» **What this task involves**
Return the complete listing that follows, with each line reproduced exactly.

» **Recorded data**
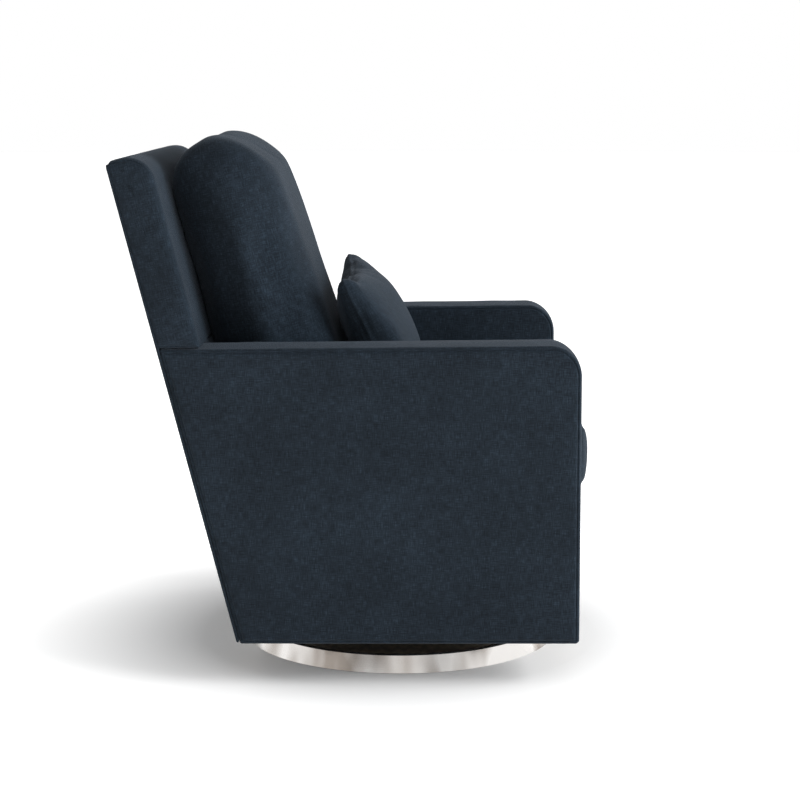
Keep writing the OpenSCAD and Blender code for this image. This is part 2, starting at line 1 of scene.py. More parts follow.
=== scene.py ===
# %% [markdown]
# # An upholstered glider chair
# A nursery glider is a timber box covered in padded cloth. It stands on a round steel-banded base,
# turns on a ball race and swings on four short links. Three loose-looking cushions finish it.
# The hard parts come ready-made from the CAD model. This lesson adds what CAD does badly:
# soft forms, seams, cloth and light.
# %% Load the chair's frame
import json
import bpy
import numpy as np
from mathutils import Matrix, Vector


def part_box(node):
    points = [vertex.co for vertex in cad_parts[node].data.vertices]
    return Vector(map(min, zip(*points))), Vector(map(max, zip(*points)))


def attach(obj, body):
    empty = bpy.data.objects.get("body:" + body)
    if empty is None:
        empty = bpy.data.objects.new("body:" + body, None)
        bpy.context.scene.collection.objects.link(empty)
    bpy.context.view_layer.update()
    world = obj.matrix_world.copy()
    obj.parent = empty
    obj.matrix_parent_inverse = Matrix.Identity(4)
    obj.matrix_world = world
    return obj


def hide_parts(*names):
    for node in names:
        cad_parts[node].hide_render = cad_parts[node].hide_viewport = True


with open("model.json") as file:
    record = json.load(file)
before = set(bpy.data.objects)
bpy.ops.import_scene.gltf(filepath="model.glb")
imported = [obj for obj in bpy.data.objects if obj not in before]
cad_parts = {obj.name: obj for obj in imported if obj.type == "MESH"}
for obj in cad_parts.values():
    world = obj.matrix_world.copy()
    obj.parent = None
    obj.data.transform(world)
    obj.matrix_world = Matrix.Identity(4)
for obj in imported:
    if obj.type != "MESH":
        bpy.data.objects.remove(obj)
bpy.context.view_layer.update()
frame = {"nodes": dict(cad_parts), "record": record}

# %% [markdown]
# ## Sizes shared by every piece
# An upholsterer works from the frame outwards, so each size below is read from the frame's boxes.
# Shapes are worked out in millimetres, because cloth and seams are easier to picture that way,
# and are turned into metres when a mesh is made.
# %% Read the frame's sizes
def box_mm(node):
    """Lowest and highest corner of a CAD node, in millimetres."""
    low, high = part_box(node)
    return np.array(low) * 1000, np.array(high) * 1000

arm_low, arm_high = box_mm("arm_cover_left")
outer_x, inner_x = arm_high[0], arm_low[0]
body_z, front_y = arm_low[2], arm_low[1]
arm_w = outer_x - inner_x
deck_low, deck_high = box_mm("seat_deck")
seat_low, seat_high = box_mm("seat_cushion_cover")
_, panel_high = box_mm("outside_back_panel")
print("arm", arm_w, "wide, front at", front_y, "underside at", body_z)

# %% [markdown]
# ## The back's own frame
# The back leans, so its pieces are easier to draw upright and then lean over.
# In the back's frame `a` runs forward-to-rear square to its face and `b` runs up its slope.
# A turn about X by the rake angle, at the lower rear edge, puts a point where it belongs.
# %% Lean a point with the back
rake = np.radians(14.5)
rear_edge = np.array([304.0, body_z])
back_height = (panel_high[2] - body_z) / np.cos(rake)
back_face = -80.0  # where the front of the back lies, 80 mm forward of its rear

def lean(a, b):
    """World y and z of a point a, b in the back's frame: a turn by the rake, then a move."""
    y = rear_edge[0] + a * np.cos(rake) + b * np.sin(rake)
    return y, rear_edge[1] - a * np.sin(rake) + b * np.cos(rake)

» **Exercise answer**
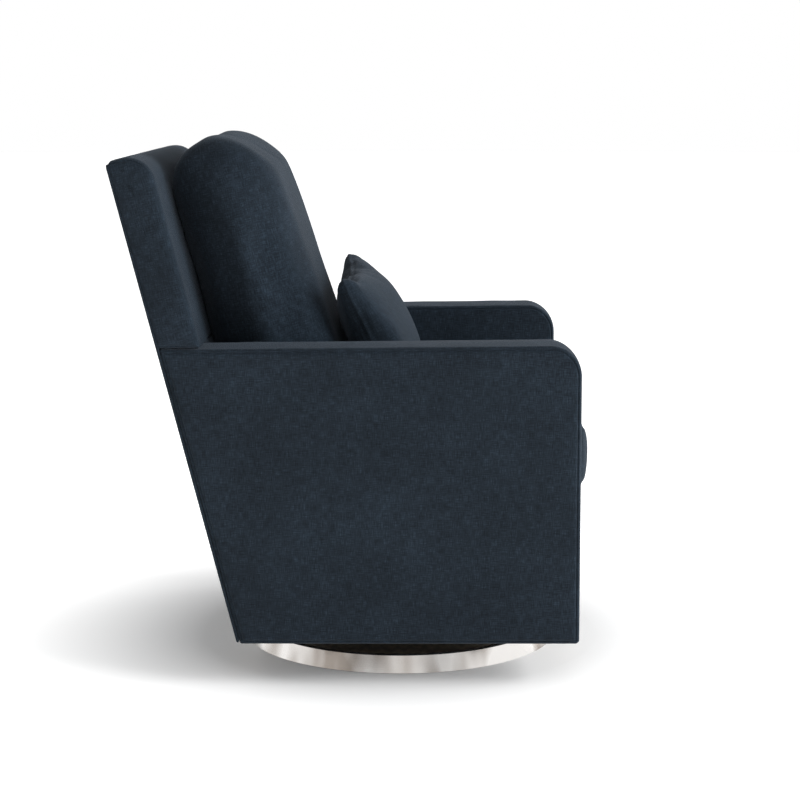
Keep writing the OpenSCAD and Blender code for this image. This is part 2, starting at line 1 of scene.py. More parts follow.
=== scene.py ===
# %% [markdown]
# # An upholstered glider chair
# A nursery glider is a timber box covered in padded cloth. It stands on a round steel-banded base,
# turns on a ball race and swings on four short links. Three loose-looking cushions finish it.
# The hard parts come ready-made from the CAD model. This lesson adds what CAD does badly:
# soft forms, seams, cloth and light.
# %% Load the chair's frame
import json
import bpy
import numpy as np
from mathutils import Matrix, Vector


def part_box(node):
    points = [vertex.co for vertex in cad_parts[node].data.vertices]
    return Vector(map(min, zip(*points))), Vector(map(max, zip(*points)))


def attach(obj, body):
    empty = bpy.data.objects.get("body:" + body)
    if empty is None:
        empty = bpy.data.objects.new("body:" + body, None)
        bpy.context.scene.collection.objects.link(empty)
    bpy.context.view_layer.update()
    world = obj.matrix_world.copy()
    obj.parent = empty
    obj.matrix_parent_inverse = Matrix.Identity(4)
    obj.matrix_world = world
    return obj


def hide_parts(*names):
    for node in names:
        cad_parts[node].hide_render = cad_parts[node].hide_viewport = True


with open("model.json") as file:
    record = json.load(file)
before = set(bpy.data.objects)
bpy.ops.import_scene.gltf(filepath="model.glb")
imported = [obj for obj in bpy.data.objects if obj not in before]
cad_parts = {obj.name: obj for obj in imported if obj.type == "MESH"}
for obj in cad_parts.values():
    world = obj.matrix_world.copy()
    obj.parent = None
    obj.data.transform(world)
    obj.matrix_world = Matrix.Identity(4)
for obj in imported:
    if obj.type != "MESH":
        bpy.data.objects.remove(obj)
bpy.context.view_layer.update()
frame = {"nodes": dict(cad_parts), "record": record}

# %% [markdown]
# ## Sizes shared by every piece
# An upholsterer works from the frame outwards, so each size below is read from the frame's boxes.
# Shapes are worked out in millimetres, because cloth and seams are easier to picture that way,
# and are turned into metres when a mesh is made.
# %% Read the frame's sizes
def box_mm(node):
    """Lowest and highest corner of a CAD node, in millimetres."""
    low, high = part_box(node)
    return np.array(low) * 1000, np.array(high) * 1000

arm_low, arm_high = box_mm("arm_cover_left")
outer_x, inner_x = arm_high[0], arm_low[0]
body_z, front_y = arm_low[2], arm_low[1]
arm_w = outer_x - inner_x
deck_low, deck_high = box_mm("seat_deck")
seat_low, seat_high = box_mm("seat_cushion_cover")
_, panel_high = box_mm("outside_back_panel")
print("arm", arm_w, "wide, front at", front_y, "underside at", body_z)

# %% [markdown]
# ## The back's own frame
# The back leans, so its pieces are easier to draw upright and then lean over.
# In the back's frame `a` runs forward-to-rear square to its face and `b` runs up its slope.
# A turn about X by the rake angle, at the lower rear edge, puts a point where it belongs.
# %% Lean a point with the back
rake = np.radians(14.5)
rear_edge = np.array([304.0, body_z])
back_height = (panel_high[2] - body_z) / np.cos(rake)
back_face = -80.0  # where the front of the back lies, 80 mm forward of its rear

def lean(a, b):
    """World y and z of a point a, b in the back's frame: a turn by the rake, then a move."""
    y = rear_edge[0] + a * np.cos(rake) + b * np.sin(rake)
    return y, rear_edge[1] - a * np.sin(rake) + b * np.cos(rake)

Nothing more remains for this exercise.